### Source material
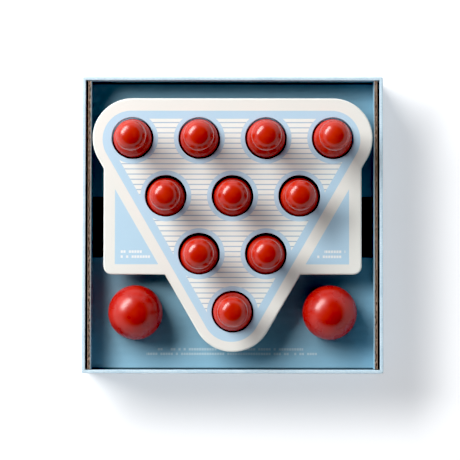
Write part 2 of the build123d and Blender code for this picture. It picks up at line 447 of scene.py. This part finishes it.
def corrugated(name, upright, middle, along, printed, lines=(), fold_shade_width=0.0):
    """Board panel: printed face, brown back and fluted cut edges.

    upright is the axis through its thickness (0, 1 or 2), middle the level of its
    middle on that axis and along the axis that its flutes repeat on. printed is 1 or
    -1 for the printed side, away from or towards the tray's centre. The last argument
    is how far from the front and back ends the printed face gets painted shade, where
    the board bends down out of the light."""
    ink_strength, fold_shade_strength = 0.55, 0.85
    flute_show = 1.2
    material = new_material(name, {"Specular IOR Level": 0.35})
    tree = material.node_tree
    x, y, z, far_x, far_y = object_place(tree)
    across = calc(tree, "SUBTRACT", (far_x, far_y, z)[upright], middle)
    cut = {"Across": across, "Along": (x, y, z)[along]}
    cut = add(tree, "ShaderNodeGroup", cut, node_tree=section_group)
    tone, height = grain(tree, 0.0008)
    brown = blend(tree, tone, *kraft_brown)
    from_face = calc(tree, "SUBTRACT", board / 2, calc(tree, "MULTIPLY", across, printed))
    # The cut edge: painted shade in the flute hollows, brown where paper shows.
    edge = blend(tree, cut.outputs[0], flute_hollow_shade, brown)
    edge = blend(tree, ramp(tree, from_face, liner * 0.6, liner, 1, 0), edge, liner_edge)
    flat = flat_on(tree, upright)
    face = calc(tree, "MULTIPLY", flat, calc(tree, "LESS_THAN", from_face, board / 2))
    blue = blend(tree, tone, *print_blue)
    for line in lines:
        dashes = calc(tree, "MULTIPLY", greeked(tree, x, y, *line), ink_strength)
        blue = blend(tree, dashes, blue, print_pale)
    # Painted shade: the printed blue darkens towards the front and back ends, where the folds turn
    # down out of the light.
    if fold_shade_width:
        end = deck_high.y
        bent = ramp(tree, far_y, end - fold_shade_width, end - fold_shade_width / 3, 0.0, fold_shade_strength)
        blue = blend(tree, bent, blue, fold_shade_colour)
    colour = blend(tree, face, blend(tree, flat, edge, brown), blue)
    ridge = calc(tree, "SINE", calc(tree, "MULTIPLY", (x, y, z)[along], 2 * pi / flute_pitch))
    height = calc(tree, "MULTIPLY_ADD", ridge, flute_show, height)
    finish(material, colour, matt(tree, tone, 0.45, 0.6), height, depth=0.00003)
    return material


deck_middle = deck_high.z - board / 2
leg_middle = deck_high.y - board / 2
foot_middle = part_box("tray_foot_back")[1].z - board / 2
rest_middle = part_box("setter_rest_right")[1].x - board / 2
panels = {
    "tray_deck": corrugated("tray_deck_board", upright=2, middle=deck_middle, along=1, printed=1,
                            lines=deck_lines, fold_shade_width=deck_fold_shade_width),
    "tray_leg": corrugated("tray_leg_board", upright=1, middle=leg_middle, along=2, printed=1),
    "tray_foot": corrugated("tray_foot_board", upright=2, middle=foot_middle, along=1, printed=-1),
    "setter_rest": corrugated("setter_rest_board", upright=0, middle=rest_middle, along=1, printed=1),
}
for start, material in panels.items():
    for name, node in nodes.items():
        if name.startswith(start):
            dress(node.data, material)


def corrugated_wall():
    """Geometry Nodes: two liners, a wavy medium between them and its crushed top.

    The wall stands centred on the origin, along Y, with its printed liner on -X."""
    steps_per_flute, crushed_rows = 12.0, 6
    dent_scale, least_dent = 420.0, 0.15
    weld = 1e-6
    tree = bpy.data.node_groups.new("corrugated_wall", "GeometryNodeTree")
    for name in ("Length", "Height", "Thickness", "Flute Pitch", "Paper", "Crush Depth", "Seed"):
        tree.interface.new_socket(name, in_out="INPUT", socket_type="NodeSocketFloat")
    tree.interface.new_socket("Board", in_out="INPUT", socket_type="NodeSocketMaterial")
    tree.interface.new_socket("Geometry", in_out="OUTPUT", socket_type="NodeSocketGeometry")
    given = add(tree, "NodeGroupInput").outputs
    length, height, thickness = given["Length"], given["Height"], given["Thickness"]
    pitch, sheet = given["Flute Pitch"], given["Paper"]
    position = add(tree, "GeometryNodeInputPosition").outputs[0]
    along, up, _ = add(tree, "ShaderNodeSeparateXYZ", {0: position}).outputs
    half = calc(tree, "MULTIPLY", thickness, 0.5)
    steps = calc(tree, "MULTIPLY", calc(tree, "DIVIDE", length, pitch), steps_per_flute)

    def sheet_of(columns, rows, wide, x, y, z, printed):
        """A flat grid moved to x, y and z, marked as the printed liner or not."""
        flat = add(tree, "GeometryNodeMeshGrid", {
            "Size X": length, "Size Y": wide, "Vertices X": columns, "Vertices Y": rows,
        })
        bent = add(tree, "ShaderNodeCombineXYZ", {0: x, 1: y, 2: z}).outputs[0]
        moved = {"Geometry": flat.outputs[0], "Position": bent}
        moved = add(tree, "GeometryNodeSetPosition", moved).outputs[0]
        mark = {"Geometry": moved, "Name": "printed", "Value": printed}
        return add(tree, "GeometryNodeStoreNamedAttribute", mark, data_type="FLOAT").outputs[0]

    def joined(*parts):
        """Several geometries as one."""
        join = add(tree, "GeometryNodeJoinGeometry")
        for part in parts:
            tree.links.new(part, join.inputs[0])
        return join.outputs[0]

    reach = calc(tree, "SUBTRACT", half, calc(tree, "MULTIPLY", sheet, 1.5))
    turn = calc(tree, "DIVIDE", calc(tree, "MULTIPLY", along, 2 * pi), pitch)
    wave = calc(tree, "MULTIPLY", calc(tree, "SINE", turn), reach)
    wave = calc(tree, "MULTIPLY_ADD", sheet, -0.5, wave)
    medium = sheet_of(steps, 2, height, wave, along, up, 0.0)
    outer = sheet_of(2, 2, height, calc(tree, "SUBTRACT", half, sheet), along, up, 0.0)
    inner = sheet_of(2, 2, height, calc(tree, "MULTIPLY", half, -1.0), along, up, 1.0)
    spot = add(tree, "ShaderNodeVectorMath", {0: position, 1: given["Seed"]}).outputs[0]
    rough = add(tree, "ShaderNodeTexNoise", {"Vector": spot, "Scale": dent_scale, "Detail": 2.0})
    dent = ramp(tree, rough.outputs[0], 0.3, 0.7, least_dent, 1.0)
    dent = calc(tree, "MULTIPLY", dent, given["Crush Depth"])
    level = calc(tree, "SUBTRACT", calc(tree, "MULTIPLY", height, 0.5), dent)
    inside = calc(tree, "MULTIPLY_ADD", sheet, -2.0, thickness)
    crushed = sheet_of(steps, crushed_rows, inside, up, along, level, 0.0)
    crushed = add(tree, "GeometryNodeFlipFaces", {0: crushed}).outputs[0]
    sheets = joined(medium, outer, inner, crushed)
    raised = {"Mesh": sheets, "Offset Scale": sheet, "Individual": False}
    raised = add(tree, "GeometryNodeExtrudeMesh", raised, mode="FACES").outputs[0]
    backs = add(tree, "GeometryNodeFlipFaces", {0: sheets}).outputs[0]
    merged = {0: joined(raised, backs), "Distance": weld}
    merged = add(tree, "GeometryNodeMergeByDistance", merged).outputs[0]
    real = add(tree, "GeometryNodeRealizeInstances", {0: merged}).outputs[0]
    dressed = {"Geometry": real, "Material": given["Board"]}
    dressed = add(tree, "GeometryNodeSetMaterial", dressed).outputs[0]
    add(tree, "NodeGroupOutput", {0: dressed})
    return tree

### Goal
Only the lines from the beginning of the material above through the line with "fluted cut edges." are wanted; extract them exactly.

### Result of this exercise
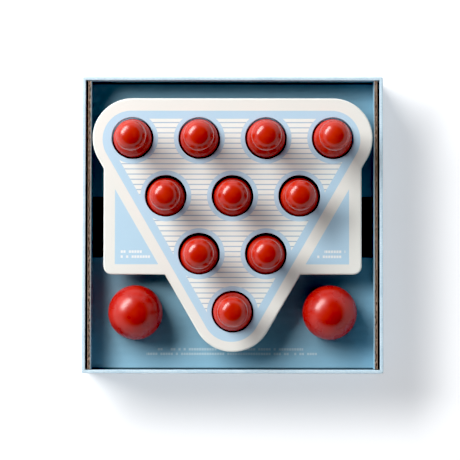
Write part 2 of the build123d and Blender code for this picture. It picks up at line 447 of scene.py. This part finishes it.
def corrugated(name, upright, middle, along, printed, lines=(), fold_shade_width=0.0):
    """Board panel: printed face, brown back and fluted cut edges.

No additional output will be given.